1. Field of the Invention
The present invention relates to speakers for use in various acoustic systems.
2. Description of the Related Art
A description of the structure of a conventional speaker will be given referring to FIG. 5. This speaker has magnetic circuit 1; a voice coil 4, of which at least coil section 3 is movably provided inside magnetic gap 2 of magnetic circuit 1; a diaphragm 5, the inner periphery of which being coupled to an external part of magnetic gap 2 of magnetic circuit 1; and a frame 7 to which the outer periphery of diaphragm 5 is coupled through edge 6. By inputting an electric signal fed from an audio amplifier and the like to coil section 3 of voice coil 4, voice coil 4 is excited, the force of excitation is transmitted to diaphragm 5, and diaphragm 5 converts the electric signal into a sound by vibrating air. An example of a speaker having such a structure is disclosed in Japanese Patent Unexamined Publication No. H11-275690.
In the above-described conventional example, as shown in FIG. 5, the inner periphery of damper 8 is fixed between coil section 3 of voice coil 4 and a section of voice coil 4 where the inner periphery of diaphragm 5 is fixed, and the outer periphery of damper 8 is fixed to frame 7. Damper 8 forms a suspension jointly with edge 6 and prevents voice coil 4 from rolling when in motion. Also, damper 8 is formed in the shape of two or more waveforms combined in order to minimize the mechanical load to voice coil 4.
However, according to a recent trend toward higher performance of speakers, the existence of damper 8 is causing serious problems.
That is, due to a large degree of non-linearity of mechanical load and asymmetry between the behavior of voice coil 4 moving toward magnetic circuit 1 and the behavior of the voice coil moving toward a direction opposite to magnetic circuit 1, there is a possibility of generating large harmonic distortion and, at the same time, worsening power linearity.

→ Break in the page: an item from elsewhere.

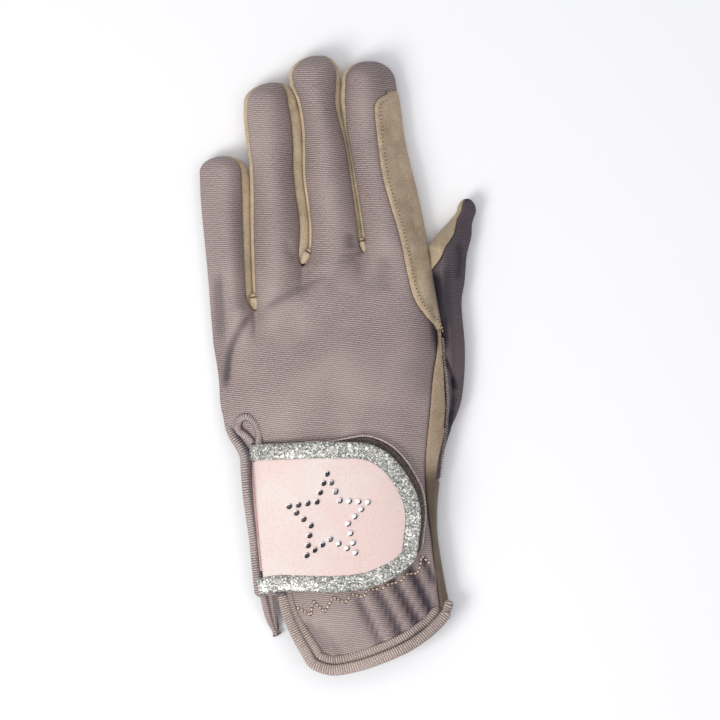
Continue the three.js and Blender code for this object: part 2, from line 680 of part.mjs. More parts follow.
// One panel as a closed wall: its outer face, its inner face, and the cut edge round it.
// Each border is drawn back from the seam by half the gap.
function panelGeometry(faces, wall) {
  const edges = new Set(faces.flatMap(([a, b, c]) => [`${a},${b}`, `${b},${c}`, `${c},${a}`]));
  const border = [];
  for (const [a, b, c] of faces) {
    for (const [from, to] of [[a, b], [b, c], [c, a]]) {
      if (!edges.has(`${to},${from}`)) border.push([from, to]);
    }
  }
  const drawn = new Map();
  for (const vertex of border.flat()) drawn.set(vertex, new THREE.Vector3());
  for (const [from, to] of border) {
    for (const vertex of [from, to]) {
      const inward = normals[vertex].clone().cross(points[to].clone().sub(points[from])).normalize();
      drawn.get(vertex).add(inward);
    }
  }
  const outer = new Map();
  const inner = new Map();
  for (const vertex of new Set(faces.flat())) {
    const place = points[vertex].clone();
    if (drawn.has(vertex)) {
      const inward = drawn.get(vertex);
      const corner = Math.max(0.5, inward.length() / 2);
      place.addScaledVector(inward.normalize(), seamGap / 2 / corner);
    }
    outer.set(vertex, place);
    inner.set(vertex, place.clone().addScaledVector(normals[vertex], -wall));
  }
  const triangles = [];
  for (const [a, b, c] of faces) {
    triangles.push(outer.get(a), outer.get(b), outer.get(c), inner.get(c), inner.get(b), inner.get(a));
  }
  for (const [from, to] of border) {
    triangles.push(outer.get(to), outer.get(from), inner.get(from), outer.get(to), inner.get(from), inner.get(to));
  }
  return new THREE.BufferGeometry().setFromPoints(triangles);
}

const finishes = {
  lycra: { color: 0x9e8f8b, roughness: 0.75, metalness: 0 },
  beigeSuede: { color: 0xa99a85, roughness: 0.95, metalness: 0 },
  pinkSuede: { color: 0xeeddd7, roughness: 0.9, metalness: 0 },
  glitter: { color: 0xb9b3ad, roughness: 0.35, metalness: 0.4 },
  hookBacking: { color: 0x3a3a3e, roughness: 0.9, metalness: 0 },
  crystal: { color: 0xdfe4ea, roughness: 0.05, metalness: 0.1 },
};
const glove = new THREE.Group();
function addMesh(name, geometry, finish) {
  const mesh = new THREE.Mesh(geometry, new THREE.MeshStandardMaterial(finishes[finish]));
  mesh.name = name;
  glove.add(mesh);
  return mesh;
}
const lycraPanels = ["back_panel", "thumb_back"];
for (const [name, faces] of panels) {
  const lycra = lycraPanels.includes(name);
  addMesh(name, panelGeometry(faces, lycra ? lycraWall : suedeWall), lycra ? "lycra" : "beigeSuede");
}

// A closed solid from a grid of upper points and the matching lower points; equal points merge.
function slabGeometry(rows, columns, upperAt, lowerAt) {
  const triangles = [];
  const corner = (at, j, i) => new THREE.Vector3(...at(i / columns, j / rows));
  const push = (a, b, c) => {
    if (a.distanceTo(b) > 1e-4 && b.distanceTo(c) > 1e-4 && c.distanceTo(a) > 1e-4) triangles.push(a, b, c);
  };
  const quad = (a, b, c, d) => {
    push(a, b, c);
    push(a, c, d);
  };
  for (let j = 0; j < rows; j += 1) {
    for (let i = 0; i < columns; i += 1) {
      const up = (dj, di) => corner(upperAt, j + dj, i + di);
      const low = (dj, di) => corner(lowerAt, j + dj, i + di);
      quad(up(0, 0), up(0, 1), up(1, 1), up(1, 0));
      quad(low(1, 0), low(1, 1), low(0, 1), low(0, 0));
    }
    quad(corner(lowerAt, j, 0), corner(upperAt, j, 0), corner(upperAt, j + 1, 0), corner(lowerAt, j + 1, 0));
    quad(corner(upperAt, j, columns), corner(lowerAt, j, columns),
      corner(lowerAt, j + 1, columns), corner(upperAt, j + 1, columns));
  }
  for (let i = 0; i < columns; i += 1) {
    quad(corner(lowerAt, 0, i), corner(lowerAt, 0, i + 1), corner(upperAt, 0, i + 1), corner(upperAt, 0, i));
    quad(corner(upperAt, rows, i), corner(upperAt, rows, i + 1),
      corner(lowerAt, rows, i + 1), corner(lowerAt, rows, i));
  }
  return new THREE.BufferGeometry().setFromPoints(triangles);
}

// The strap: its outline as a curve, its face inside the border, and the layer under both
const strapCurve = new THREE.CatmullRomCurve3(strapOutline.map((row) => new THREE.Vector3(
  strapPlace.across * palmWidth + row.across * strapLength,
  -strapPlace.down * handLength - row.down * strapHeight, 0)));
function strapPoint(t, inset) {
  const point = strapCurve.getPoint(t);
  const tangent = strapCurve.getTangent(t);
  return [point.x + tangent.y * inset, point.y - tangent.x * inset];
}
function strapFace(inset, along, across) {
  const top = strapPoint(along / 2, inset);
  const bottom = strapPoint(1 - along / 2, inset);
  return [mix(bottom[0], top[0], across), mix(bottom[1], top[1], across)];
}
const restHeight = (x, y) => handHeight(x, y) + strapClearance;
const faceLow = (x, y) => restHeight(x, y) + backingThickness + layerGap;
const faceTop = (x, y) => faceLow(x, y) + strapThickness;
const panelInset = strapBorder + pieceGap;
addMesh("strap_panel", slabGeometry(6, 18,
  (u, v) => { const [x, y] = strapFace(panelInset, u, v); return [x, y, faceTop(x, y)]; },
  (u, v) => { const [x, y] = strapFace(panelInset, u, v); return [x, y, faceLow(x, y)]; }), "pinkSuede");
const backingMove = (x, y) => [x + 0.7 * backingShift * clamp(x / 20), y + backingShift * clamp(x / 20)];
addMesh("strap_backing", slabGeometry(6, 18,
  (u, v) => { const [x, y] = backingMove(...strapFace(0.6, u, v)); return [x, y, restHeight(x, y) + backingThickness]; },
  (u, v) => { const [x, y] = backingMove(...strapFace(0.6, u, v)); return [x, y, restHeight(x, y)]; }), "hookBacking");
addMesh("strap_border", slabGeometry(1, 44,
  (u, v) => { const [x, y] = strapPoint(u, strapBorder * (1 - v)); return [x, y, faceTop(x, y)]; },
  (u, v) => { const [x, y] = strapPoint(u, strapBorder * (1 - v)); return [x, y, faceLow(x, y)]; }), "glitter");

// A band along a course: an oval section that stays level, closed by a cap at each end
function bandGeometry(course, width, height, steps, around, widthShare = () => 1) {
  const curve = new THREE.CatmullRomCurve3(course);
  const ring = (t) => {
    const centre = curve.getPoint(t);
    const tangent = curve.getTangent(t);
    const side = new THREE.Vector3(tangent.y, -tangent.x, 0).normalize();
    return Array.from({ length: around }, (unused, i) => {
      const angle = (2 * Math.PI * i) / around;
      const reach = new THREE.Vector3().addScaledVector(side, (width / 2) * widthShare(t) * Math.cos(angle));
      reach.z = (height / 2) * Math.sin(angle);
      return centre.clone().add(reach);
    });
  };
  const rings = evenShares(steps).map(ring);
  const triangles = [];
  for (let j = 0; j < steps; j += 1) {
    for (let i = 0; i < around; i += 1) {
      const k = (i + 1) % around;
      triangles.push(rings[j][i], rings[j + 1][i], rings[j + 1][k], rings[j][i], rings[j + 1][k], rings[j][k]);
    }
  }
  for (let i = 1; i < around - 1; i += 1) {
    triangles.push(rings[0][0], rings[0][i], rings[0][i + 1]);
    triangles.push(rings[steps][0], rings[steps][i + 1], rings[steps][i]);
  }
  return new THREE.BufferGeometry().setFromPoints(triangles);
}
function cuffCourse(insetAt, drop) {
  return evenShares(24).map((t) => {
    const [x, y] = cuffPoint(t, insetAt(t));
    return new THREE.Vector3(x, y, handHeight(x, y) - drop);
  });
}
addMesh("cuff_binding", bandGeometry(
  cuffCourse(() => bindingWidth / 2, lycraWall / 2), bindingWidth, bindingHeight, 30, 8), "lycra");
addMesh("cuff_piping", bandGeometry(
  cuffCourse((t) => bindingWidth + pieceGap + pipingAt(t) / 2, lycraWall / 2),
  pipingWidth, pipingHeight, 30, 8, (t) => pipingAt(t) / pipingWidth), "lycra");
const sideBindingZ = palmRise + sideBindingHeight / 2 + pieceGap;
addMesh("side_binding", bandGeometry(bindingCourse.map((row) => new THREE.Vector3(
  row.across * palmWidth, -row.down * handLength, sideBindingZ)), bindingWidth, sideBindingHeight, 24, 10), "lycra");

// The hanging loop: a round cord course over the back, and the pointed tail below the side binding
const loopPoints = loopCourse.map((row) => {
  const x = row.across * palmWidth;
  const y = -row.down * handLength;
  return new THREE.Vector3(x, y, handHeight(x, y) + loopDiameter / 2 + 2 * pieceGap);
});
addMesh("hanging_loop", bandGeometry(loopPoints, loopDiameter, loopDiameter, 26, 8), "lycra");
const tailTop = -flankEnd.down * handLength - seamGap;
const tailLeft = flankEnd.right * palmWidth - tailWidth;
function tailPoint(share, down, lift) {
  const width = tailWidth * (1 - down) ** 0.8;
  const x = tailLeft + tailWidth * (1 + 0.06 * down) - width * (1 - share);
  const droop = mix(sideBindingZ - 1.5, pieceGap, smoothStep(down));
  return [x, tailTop - tailLength * down, droop + lift * (1 - 0.5 * down)];
}
addMesh("hem_tail", slabGeometry(8, 3, (u, v) => tailPoint(u, 1 - v, tailThickness), (u, v) => tailPoint(u, 1 - v, 0)), "lycra");

// The star: five points and five hollows, with two stones between each pair, on the strap's face
const starSides = 10;
const stonesPerSide = 3;
const starX = strapPlace.across * palmWidth + starPlace.across * strapLength;
const starY = -strapPlace.down * handLength - starPlace.down * strapHeight;
function starCorner(index) {
  const radius = index % 2 ? starInnerRadius : starRadius;
  const angle = (Math.PI * (index / 5 + 0.5)) + (starTilt * Math.PI) / 180;
  return [starX + radius * Math.cos(angle), starY + radius * Math.sin(angle)];
}
function stoneGeometry() {
  const sides = 8;
  const rings = [
    { radius: 0.78, height: 0 },
    { radius: 1, height: 0.3 },
    { radius: 0.58, height: 1 },
  ];
  const corner = (ring, i) => new THREE.Vector3(
    (stoneDiameter / 2) * ring.radius * Math.cos((2 * Math.PI * i) / sides),
    (stoneDiameter / 2) * ring.radius * Math.sin((2 * Math.PI * i) / sides),
    stoneHeight * ring.height);
  const triangles = [];
  for (let r = 0; r < rings.length - 1; r += 1) {
    for (let i = 0; i < sides; i += 1) {
      triangles.push(corner(rings[r], i), corner(rings[r], i + 1), corner(rings[r + 1], i + 1));
      triangles.push(corner(rings[r], i), corner(rings[r + 1], i + 1), corner(rings[r + 1], i));
    }
  }
  for (let i = 1; i < sides - 1; i += 1) {
    triangles.push(corner(rings[2], 0), corner(rings[2], i), corner(rings[2], i + 1));
    triangles.push(corner(rings[0], 0), corner(rings[0], i + 1), corner(rings[0], i));
  }
  return new THREE.BufferGeometry().setFromPoints(triangles);
}
for (let index = 0; index < starSides * stonesPerSide; index += 1) {
  const side = Math.floor(index / stonesPerSide);
  const share = (index % stonesPerSide) / stonesPerSide;
  const from = starCorner(side);
  const to = starCorner(side + 1);
  const x = mix(from[0], to[0], share);
  const y = mix(from[1], to[1], share);
  const probe = stoneDiameter / 2;
  const slopeX = (faceTop(x + probe, y) - faceTop(x - probe, y)) / (2 * probe);
  const slopeY = (faceTop(x, y + probe) - faceTop(x, y - probe)) / (2 * probe);
  const stone = addMesh(`stone_${String(index + 1).padStart(2, "0")}`, stoneGeometry(), "crystal");
  const up = new THREE.Vector3(-slopeX, -slopeY, 1).normalize();
  stone.quaternion.setFromUnitVectors(new THREE.Vector3(0, 0, 1), up);
  stone.position.set(x, y, faceTop(x, y)).addScaledVector(up, stoneClearance);
}

// The origin is the middle of the footprint, on the surface that the glove lies on.
const box = new THREE.Box3().setFromObject(glove);
glove.position.set(-(box.min.x + box.max.x) / 2, -(box.min.y + box.max.y) / 2, -box.min.z);

export default glove;
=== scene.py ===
import math

import bmesh
import bpy
import numpy as np
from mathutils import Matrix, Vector


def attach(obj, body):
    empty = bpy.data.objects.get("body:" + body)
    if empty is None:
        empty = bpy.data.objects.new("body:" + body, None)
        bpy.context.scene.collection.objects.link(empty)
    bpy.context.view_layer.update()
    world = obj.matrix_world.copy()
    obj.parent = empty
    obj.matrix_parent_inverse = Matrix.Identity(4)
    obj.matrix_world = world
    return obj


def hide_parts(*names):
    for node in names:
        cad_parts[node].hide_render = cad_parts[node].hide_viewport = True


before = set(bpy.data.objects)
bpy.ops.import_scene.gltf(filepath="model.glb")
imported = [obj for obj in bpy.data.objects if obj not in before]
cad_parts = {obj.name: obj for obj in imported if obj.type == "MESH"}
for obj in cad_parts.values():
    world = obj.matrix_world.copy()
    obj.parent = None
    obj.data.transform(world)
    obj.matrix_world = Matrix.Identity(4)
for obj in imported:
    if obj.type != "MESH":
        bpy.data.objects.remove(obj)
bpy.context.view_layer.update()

# ## The sewn shell
# The real glove is one closed skin of stretch cloth and suede panels, sewn edge to edge on the hand's form.
# Its whole surface is worked out here once, and every panel further down is cut out of it along the seams.
# While it is drawn, lengths are millimetres: x = 0 is the middle of the hand, y = 0 the knuckles.
PALM_WIDTH = 79.2
HAND_LENGTH = 113.8
PALM_HEIGHT = 20.5
SIDE_HEIGHT = 9.0
SEAM_HEIGHT = 8.2
TIP_HEIGHT = 5.6
SIDE_INSET = 3.4
PALM_INSET = 1.5
PALM_UPTURN = 2.4
UPTURN_SHARE = 0.15
WRIST_Y = -67.5
THUMB_BASE = -29.4
THUMB_FOOT = -47.0
SLIT_ROUNDING = 4.2
WRIST_SLIT_TOP = -45.5
WRIST_SLIT_GAP = 2.8
WRIST_MIDDLE = np.array([8.7, -70.6])
HEM_INSET = 3.3
PIPING_WIDTH = 2.9
CELL = 0.65
HAIR = 1e-6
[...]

FIG. 6 shows power linearity of a conventional speaker, namely, amplitude (displacement) of diaphragm 5 as a function of input power to the speaker. In the Figure, curve A represents the amplitude characteristic of diaphragm 5 moving toward magnetic circuit 1 while curve B represents the amplitude characteristic of diaphragm 5 toward a direction opposite to magnetic circuit 1. Also, FIG. 7 shows the harmonic distortion characteristic of a conventional speaker. In the Figure, curve C, curve D, and curve E, respectively, represent the first harmonic distortion, second harmonic distortion characteristic, and third harmonic distortion characteristic of the speaker.
In order to solve such problems of power linearity and harmonic distortions, various studies are being made to improve non-linearity and asymmetry of damper 8. As has been described above, damper 8 is structured by combining two or more waveforms in order to minimize mechanical load. Accordingly, in so far as a suspension is to be structured by combining damper 8 and edge 6, it is difficult to reduce harmonic distortions by solving the problems of non-linearity and asymmetry, and enhancement of speaker performance is not satisfactory.
Therefore, a structure has been proposed in recent years in which damper 8 is removed and, instead, a ring-shaped suspension holder 8a is provided underneath diaphragm 5 as shown in FIG. 8 The inner periphery of suspension holder 8a is fixed to voice coil 4, and the outer periphery of suspension holder 8a is fixed to frame 7 through second edge 6a. Edge 6 and second edge 6a are made substantially symmetrical with respect to a space in between. That is, when edge 6 is upwardly protruding as shown in FIG. 8, second edge 6a is made to be downwardly protruding. With this structure, load unbalance in the vertical motion of diaphragm 5 associated with the shapes of the protrusion of both edges is cancelled, and worsening of power linearity is suppressed. This is an effort of making the two displacements of diaphragm 5 as shown by curves A and B in FIG. 6 identical.
However, there are problems to be solved with the speaker shown in FIG. 8. That is, as second edge 6a is provided, the magnetic circuit 1 has to be provided inward of second edge 6a. As a result, magnet 1a of magnetic circuit 1 becomes smaller, making the driving force of voice coil 4 smaller and presenting the possibility of smaller audio output.